One day at a time.

One day at a time.

Thursday, May 31, 2012

Are You Out There?


Ever walked into a room and felt that there had just been a big fight or joyous celebration?  Perhaps you are one of those that can “take the temperature” in a room quickly without even knowing what has happened.  There are some who claim that when a world event has happened, they wake in the night not knowing what but somehow knowing.  If you ever lost a loved one, you may know the feeling that comes up in you that something is not right; then you get the call.  Not psychic powers, so much as a deep connection that transcends space and time.

Scientific studies have proven again and again that there is some kind of energy, knowing, and connection that exists beyond the measurement of five senses.  Even the live cultures in yogurt respond to human thought, or at least that’s the plot of Tom Shadyak’s movie “I Am.”  Okay, so perhaps our connections are not that simple.  Yet, surely many of us, not all, but many have felt a moment of transcendence when something beyond us, yet not fully in our grasp, connects to us.  These are the “awe” moments.  Fleeting moments of knowing we are connected and held beyond measure are often seen as the litmus test of spirituality.

Some people spend a lifetime trying to live only in these “awe” moments.

Yet, we know the great sages spent most of their life between moments of transcendence.  Mother Theresa spent years without any sense of the sacred in her life.  I wonder if Emerson or Thoreau spent days in the woods where they wandered without any immense feeling of self-reliance or wisdom unfolding.  I am sure even the Buddha had days of un-enlightenment.

Perhaps the secret, if there is one, to spiritual peace and contentment is not in seeking transcendence but learning how to live in the unpredictable presence of transcendence.  We are called to cultivate satisfaction in the days without sacred space and yet be ever willing to embrace the breezes of mystery and wonder that come through our lives.  It certainly means acceptance of the ordinary days.  

We are called to be worshipers, always considering what is of worth, training our eyes to see the sacred, our ears to hear it, our mouths to taste it, our noses to smell it, our hands to touch it.  We are called to be wanderers, walking in the great absence of “awe”, seeking more than finding, and yet willing when transcendence comes to let it in.  Only then, somewhere between pure moments of peace and the hard streets of concrete and schedules, can we know the great contentment of the sages.

2 comments:

Anonymous said...

Robin, the first paragraph sounds like me. With my mother and friends who have passed. I am as sure when it happens it is real as I am that it requires believing it can when it doesn't or has passed. Even in the moment of the experience, abandoning disbelief is part of the process. Speaking about it afterwards always involves actively, generativly, engaging in remembering with certainty. "This did happen, I am not making it up, I don't feel it now but...." Like the "mystery of faith". There is always a little room where doubt lives, I just close the door.
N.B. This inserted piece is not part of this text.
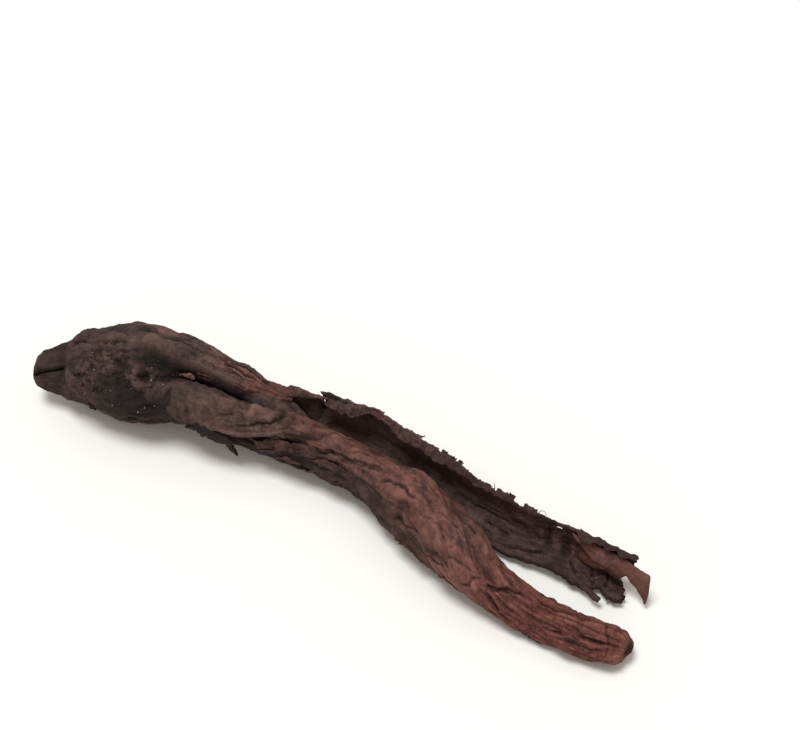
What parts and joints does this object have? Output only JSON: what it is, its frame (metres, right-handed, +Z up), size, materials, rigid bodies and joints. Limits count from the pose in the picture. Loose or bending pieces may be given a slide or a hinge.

How this relates to my search for connection to "source" is similar but not completely. Too many coincidences, perfect moments and a life filled with better than I could have dreamed up. My kids,(long story short adopted and amazing), my experience of the a fore mentioned death of my mother and the love and care the Piedmont community surrounded me with,allowing me room to breath and be quiet not pestering me with details and needs, so much more to say about that but not now. I can go on for hours about so many of examples. Am I just lucky? Am I just looking from a "half full" place? I haven't experienced or noticed this for most of my life until recently. For so many years I looked at Grace, in a word, as coming from outside. Looking and waiting as you described above, searching. This model doesn't seem to be right at least for me.

Back to the "mystery of faith". I am trying out the premise that searching needs to be replaced by sourcing. Being, in my ego and body, connected to the much larger source that is me. The source that is connected to all, and attracts to me that which I request even when the request is not fully formed. This, my eternal divine self that has it's toe in the water here for the joy and fullness of experiencing sentient corporeal life. Abraham-Hicks in The Law of Attraction" speaks of the 'Vortex of Creation" that each of us is. This vantage point requires taking responsibility for what is which is unnerving to say the least. What if my " vibration of attraction" is responsible for all of IT. the whole magilla of life here. Even if it is just what is manifesting around me that is again unnerving.
But,...but, maybe we are here to learn that we need to reach through the veil, towards Grace, and the source of creation,to connect with ones gone and to find the true way to touch one another, to love. I am trying it out anyway, even though it seems like the epitome of ego and self delusion sometimes, it still feels like the best way the only way to my search for the divine source.

Barasha said...

Before enlightenment fetch water and chop wood. After enlightenment fetch water and chop wood. Mundane life and it's inertia carries us along- if we have a mind to, we get to slow mundane life down and smell the roses and touch the divine.